歴代の車種は総じて取り付け位置が下になってしまうという問題は今も解決していない。
ダッシュボードに1DINのスペースだけでも設けてくれれば状況は変わるのだが、純正ラインナップではどうしようもない状況だ。
そこで、ということで目をつけたのだろうか、207用にこんなキットを開発した会社がある。
ナビ男くん プジョー207専用2DINカーナビ取付キット
ナビ男くんというネーミングはどうなんだ、という気がしないでもないが、製品のコンセプトが非常に素晴らしい。
ダッシュボードに存在するインフォメーションディスプレイを取り外しオーディオスペースに移設、空いた場所に2DINスペースを確保することによって、2DINタイプのナビをビルトインできるようにした。
▲標準状態
▲ナビ男くん製 2DINカーナビ取付キット装着状態
ナビの使い勝手だけであれば、オンダッシュナビを設置すればいいのだが、このキットはデザインの一体感を損なうことなく、またインフォメーションディスプレイの機能を殺さずに両立しているところが見事だ。

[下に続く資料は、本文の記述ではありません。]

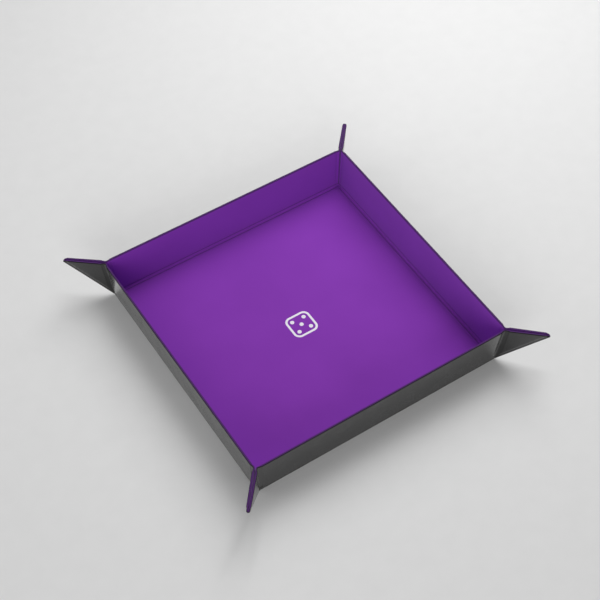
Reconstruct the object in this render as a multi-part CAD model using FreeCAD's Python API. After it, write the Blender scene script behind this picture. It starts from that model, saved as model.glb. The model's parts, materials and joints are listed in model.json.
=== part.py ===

チルト式インダッシュのようにエアコン吹き出し口が塞がれることもないので、考えられる中では理想的な取り付け方法だと思う。
こうした試みは広く知られるべきだし、評価されるべきだ。
現在のところ自社でナビを買った人に対するサービスという位置付けのようだが、地場系のプジョーディーラーなどに卸展開をしてもいいんじゃなかろうか?
こうした安全に関わる改善の選択肢は、より広く提供されることが望ましいと思うんだが。
唯一懸念点というか残念なところは、インフォメーションディスプレイの瞬間燃費表示が移設によって見づらくなってしまうため、エコ運転をするのに向かないところか。
VWのように、瞬間燃費表示はスピードメーター付近に表示してくれれば良かったのだが、こればっかりはどうしようもない。
チラチラっと下を見ることで視認できる程度であればいいんだが…
代替手段として、外付けの燃費計を取り付けるという方法があるが、あいにくプジョーに対応している製品は見当たらなかった。
この辺も選択肢が広がると、インパネ周りの欠点は補えることになるんだろうけどね。
この記事へのコメント
凡侭
日本市場を重視してるメーカーはダッシュボード上にディスプレイ内蔵用の専用ケースを作ったり(BMW3er)、ナビ画面専用とも思える新ダッシュボードデザインとか(ベンツCクラス)色々工夫しているみたいですけどね…。
でも日本で一番売れてるはずのVWは未だにエアコン噴出し口の下の位置だったりして。
海鮮丼太郎
Cクラスもそういえばやってましたね。
洗練度合いがBMWに比べると天と地ほどの差がありますが。
凡侭
ところでiDriveとは別に、以前BMWJapanオリジナルで国内のナビをダッシュ上に取り付けるユニットがあったんですが、これがまた微妙なものでしてね…。